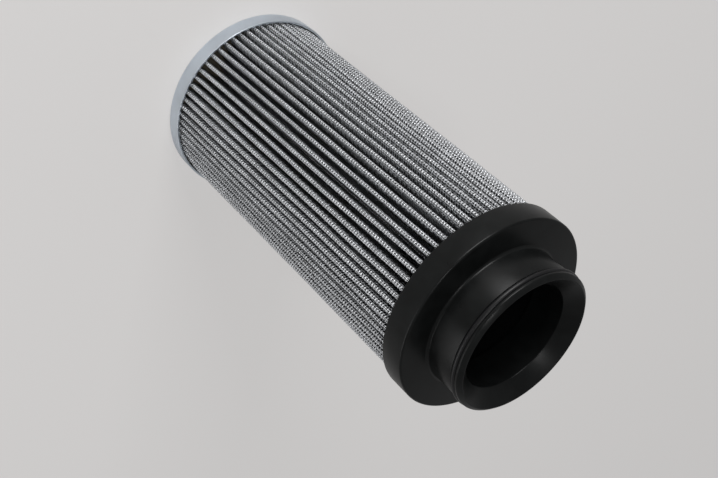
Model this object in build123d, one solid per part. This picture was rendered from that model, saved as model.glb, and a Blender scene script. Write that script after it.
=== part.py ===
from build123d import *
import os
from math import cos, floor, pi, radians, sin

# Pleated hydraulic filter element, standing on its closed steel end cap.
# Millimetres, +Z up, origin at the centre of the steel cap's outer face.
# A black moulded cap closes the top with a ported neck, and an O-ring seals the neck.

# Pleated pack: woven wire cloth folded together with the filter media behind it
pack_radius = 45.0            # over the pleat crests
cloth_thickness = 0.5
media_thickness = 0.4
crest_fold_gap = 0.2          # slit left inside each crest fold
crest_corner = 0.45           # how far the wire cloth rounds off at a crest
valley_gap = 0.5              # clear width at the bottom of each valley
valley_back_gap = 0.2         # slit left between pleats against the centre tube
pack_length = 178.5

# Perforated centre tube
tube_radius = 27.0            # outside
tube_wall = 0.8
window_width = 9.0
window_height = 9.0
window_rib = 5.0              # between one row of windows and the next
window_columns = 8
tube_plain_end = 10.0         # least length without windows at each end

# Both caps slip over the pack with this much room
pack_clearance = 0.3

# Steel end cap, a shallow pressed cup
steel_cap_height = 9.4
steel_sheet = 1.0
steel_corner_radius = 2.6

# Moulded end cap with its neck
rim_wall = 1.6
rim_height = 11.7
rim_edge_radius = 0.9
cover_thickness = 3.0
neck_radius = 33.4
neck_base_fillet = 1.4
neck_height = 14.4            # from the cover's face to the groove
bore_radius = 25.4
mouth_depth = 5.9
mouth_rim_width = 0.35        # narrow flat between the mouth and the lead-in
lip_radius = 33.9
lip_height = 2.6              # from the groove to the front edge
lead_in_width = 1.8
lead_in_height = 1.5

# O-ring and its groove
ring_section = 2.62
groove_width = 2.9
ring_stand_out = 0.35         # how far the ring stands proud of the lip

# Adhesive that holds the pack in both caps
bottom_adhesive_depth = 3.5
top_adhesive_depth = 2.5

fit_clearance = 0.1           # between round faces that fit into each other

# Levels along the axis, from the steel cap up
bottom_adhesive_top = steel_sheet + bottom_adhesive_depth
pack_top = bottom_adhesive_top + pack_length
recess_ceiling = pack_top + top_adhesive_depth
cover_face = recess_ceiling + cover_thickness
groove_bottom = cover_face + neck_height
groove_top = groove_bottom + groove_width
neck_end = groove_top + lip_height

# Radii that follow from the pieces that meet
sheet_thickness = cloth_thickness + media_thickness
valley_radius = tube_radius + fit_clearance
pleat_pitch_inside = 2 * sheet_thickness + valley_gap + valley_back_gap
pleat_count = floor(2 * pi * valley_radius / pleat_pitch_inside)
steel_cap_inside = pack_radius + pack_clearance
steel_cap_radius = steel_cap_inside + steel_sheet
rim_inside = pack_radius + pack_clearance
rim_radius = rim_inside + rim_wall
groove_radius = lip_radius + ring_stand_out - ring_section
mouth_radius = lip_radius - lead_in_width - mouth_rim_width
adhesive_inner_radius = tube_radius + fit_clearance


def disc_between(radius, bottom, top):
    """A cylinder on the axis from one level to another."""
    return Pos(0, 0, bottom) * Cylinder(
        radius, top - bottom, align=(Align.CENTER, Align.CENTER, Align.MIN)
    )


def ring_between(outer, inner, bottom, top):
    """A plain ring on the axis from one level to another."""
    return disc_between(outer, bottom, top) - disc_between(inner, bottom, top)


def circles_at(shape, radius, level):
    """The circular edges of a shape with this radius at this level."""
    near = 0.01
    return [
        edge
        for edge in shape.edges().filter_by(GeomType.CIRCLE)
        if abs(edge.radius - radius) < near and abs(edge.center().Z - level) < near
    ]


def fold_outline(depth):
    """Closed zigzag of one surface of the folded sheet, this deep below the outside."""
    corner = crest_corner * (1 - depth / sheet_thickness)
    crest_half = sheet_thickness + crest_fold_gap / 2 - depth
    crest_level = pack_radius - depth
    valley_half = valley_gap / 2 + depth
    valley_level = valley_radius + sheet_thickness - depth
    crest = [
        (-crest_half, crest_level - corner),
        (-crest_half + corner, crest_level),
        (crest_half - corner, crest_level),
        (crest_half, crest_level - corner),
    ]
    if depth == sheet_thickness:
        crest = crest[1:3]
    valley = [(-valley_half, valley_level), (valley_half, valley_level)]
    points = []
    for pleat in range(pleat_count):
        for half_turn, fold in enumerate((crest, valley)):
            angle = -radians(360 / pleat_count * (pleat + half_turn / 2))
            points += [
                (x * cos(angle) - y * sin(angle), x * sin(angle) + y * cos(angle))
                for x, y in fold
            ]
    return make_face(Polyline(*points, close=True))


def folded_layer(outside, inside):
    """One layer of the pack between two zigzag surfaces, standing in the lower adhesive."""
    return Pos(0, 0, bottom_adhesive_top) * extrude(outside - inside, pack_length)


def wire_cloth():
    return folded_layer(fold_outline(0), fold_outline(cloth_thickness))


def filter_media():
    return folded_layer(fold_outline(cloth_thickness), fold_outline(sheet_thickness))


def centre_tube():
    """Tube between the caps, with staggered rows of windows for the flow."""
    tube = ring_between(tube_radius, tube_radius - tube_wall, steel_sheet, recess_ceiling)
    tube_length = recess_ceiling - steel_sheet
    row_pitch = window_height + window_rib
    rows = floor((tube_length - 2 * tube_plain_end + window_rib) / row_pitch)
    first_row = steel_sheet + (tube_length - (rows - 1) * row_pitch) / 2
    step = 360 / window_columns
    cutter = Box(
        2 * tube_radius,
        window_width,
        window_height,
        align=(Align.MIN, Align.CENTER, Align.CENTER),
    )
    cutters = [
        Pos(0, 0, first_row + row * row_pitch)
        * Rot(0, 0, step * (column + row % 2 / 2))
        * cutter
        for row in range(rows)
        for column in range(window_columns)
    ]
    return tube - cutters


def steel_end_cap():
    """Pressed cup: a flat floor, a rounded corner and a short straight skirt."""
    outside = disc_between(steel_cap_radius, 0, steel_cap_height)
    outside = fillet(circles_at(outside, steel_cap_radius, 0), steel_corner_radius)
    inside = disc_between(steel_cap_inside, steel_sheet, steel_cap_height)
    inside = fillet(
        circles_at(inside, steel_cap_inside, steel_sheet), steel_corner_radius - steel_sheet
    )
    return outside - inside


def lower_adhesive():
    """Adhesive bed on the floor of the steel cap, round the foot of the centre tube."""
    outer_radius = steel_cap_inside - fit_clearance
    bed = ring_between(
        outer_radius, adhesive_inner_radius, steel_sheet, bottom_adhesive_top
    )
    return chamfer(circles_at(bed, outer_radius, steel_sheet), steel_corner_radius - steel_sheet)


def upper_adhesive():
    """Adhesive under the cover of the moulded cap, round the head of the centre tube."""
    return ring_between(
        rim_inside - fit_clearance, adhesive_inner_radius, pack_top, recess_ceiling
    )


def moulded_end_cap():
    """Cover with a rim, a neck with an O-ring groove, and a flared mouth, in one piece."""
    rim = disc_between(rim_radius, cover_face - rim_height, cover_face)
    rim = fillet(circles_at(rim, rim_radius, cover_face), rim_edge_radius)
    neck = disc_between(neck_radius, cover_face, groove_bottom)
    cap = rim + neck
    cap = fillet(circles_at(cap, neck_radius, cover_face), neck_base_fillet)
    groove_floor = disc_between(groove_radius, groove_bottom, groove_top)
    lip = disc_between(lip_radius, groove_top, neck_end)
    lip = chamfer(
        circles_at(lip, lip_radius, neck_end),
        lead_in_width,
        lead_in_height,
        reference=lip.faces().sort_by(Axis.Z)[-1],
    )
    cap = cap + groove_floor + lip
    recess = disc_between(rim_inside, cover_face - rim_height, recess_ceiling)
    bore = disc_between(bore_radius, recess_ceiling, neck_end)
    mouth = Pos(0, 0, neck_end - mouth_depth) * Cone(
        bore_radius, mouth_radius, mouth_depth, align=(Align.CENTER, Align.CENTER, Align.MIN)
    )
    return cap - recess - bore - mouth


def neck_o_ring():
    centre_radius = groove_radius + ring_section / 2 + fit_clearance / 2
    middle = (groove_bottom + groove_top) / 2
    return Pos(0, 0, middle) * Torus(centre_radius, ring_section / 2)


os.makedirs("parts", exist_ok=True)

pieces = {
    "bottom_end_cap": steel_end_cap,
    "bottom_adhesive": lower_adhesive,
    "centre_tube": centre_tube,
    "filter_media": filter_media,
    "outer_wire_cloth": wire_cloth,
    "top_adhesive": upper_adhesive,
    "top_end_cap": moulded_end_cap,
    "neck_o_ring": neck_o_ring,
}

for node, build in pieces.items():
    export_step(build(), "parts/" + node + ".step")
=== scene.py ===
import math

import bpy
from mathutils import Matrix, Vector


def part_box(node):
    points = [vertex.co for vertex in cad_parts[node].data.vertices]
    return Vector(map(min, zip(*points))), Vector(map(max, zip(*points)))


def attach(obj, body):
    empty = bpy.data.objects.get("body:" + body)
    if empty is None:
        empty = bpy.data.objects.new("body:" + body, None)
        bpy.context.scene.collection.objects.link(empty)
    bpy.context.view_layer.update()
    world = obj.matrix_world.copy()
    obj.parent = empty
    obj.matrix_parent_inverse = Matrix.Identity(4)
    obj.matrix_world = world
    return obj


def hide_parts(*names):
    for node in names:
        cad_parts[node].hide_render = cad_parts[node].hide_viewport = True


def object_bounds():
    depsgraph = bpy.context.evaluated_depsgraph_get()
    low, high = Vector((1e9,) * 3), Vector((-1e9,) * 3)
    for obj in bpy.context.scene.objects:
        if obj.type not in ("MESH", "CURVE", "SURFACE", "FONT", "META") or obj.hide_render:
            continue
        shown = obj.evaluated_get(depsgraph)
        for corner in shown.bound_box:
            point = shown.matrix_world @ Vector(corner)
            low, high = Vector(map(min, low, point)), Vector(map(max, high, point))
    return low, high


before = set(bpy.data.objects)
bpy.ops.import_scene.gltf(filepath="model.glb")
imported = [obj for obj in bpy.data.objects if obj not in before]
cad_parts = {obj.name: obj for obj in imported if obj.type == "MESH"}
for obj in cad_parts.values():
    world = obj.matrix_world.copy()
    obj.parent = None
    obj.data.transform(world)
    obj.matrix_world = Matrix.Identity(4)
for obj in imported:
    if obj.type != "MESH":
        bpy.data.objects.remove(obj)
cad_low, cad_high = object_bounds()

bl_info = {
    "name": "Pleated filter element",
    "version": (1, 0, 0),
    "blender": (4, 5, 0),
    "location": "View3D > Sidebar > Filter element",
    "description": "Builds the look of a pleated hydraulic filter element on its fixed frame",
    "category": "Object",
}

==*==

_INSTRUCTIONS FOR THE TASK_:
Up to and including the line with "from math import cos, floor, pi, radians, sin", repeat the data exactly, starting from its first line; nothing else belongs in the response.

_EXERCISE ANSWER_:
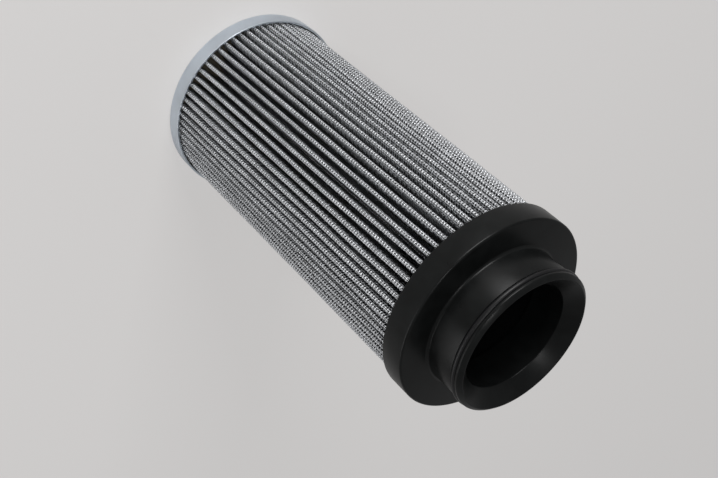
Model this object in build123d, one solid per part. This picture was rendered from that model, saved as model.glb, and a Blender scene script. Write that script after it.
=== part.py ===
from build123d import *
import os
from math import cos, floor, pi, radians, sin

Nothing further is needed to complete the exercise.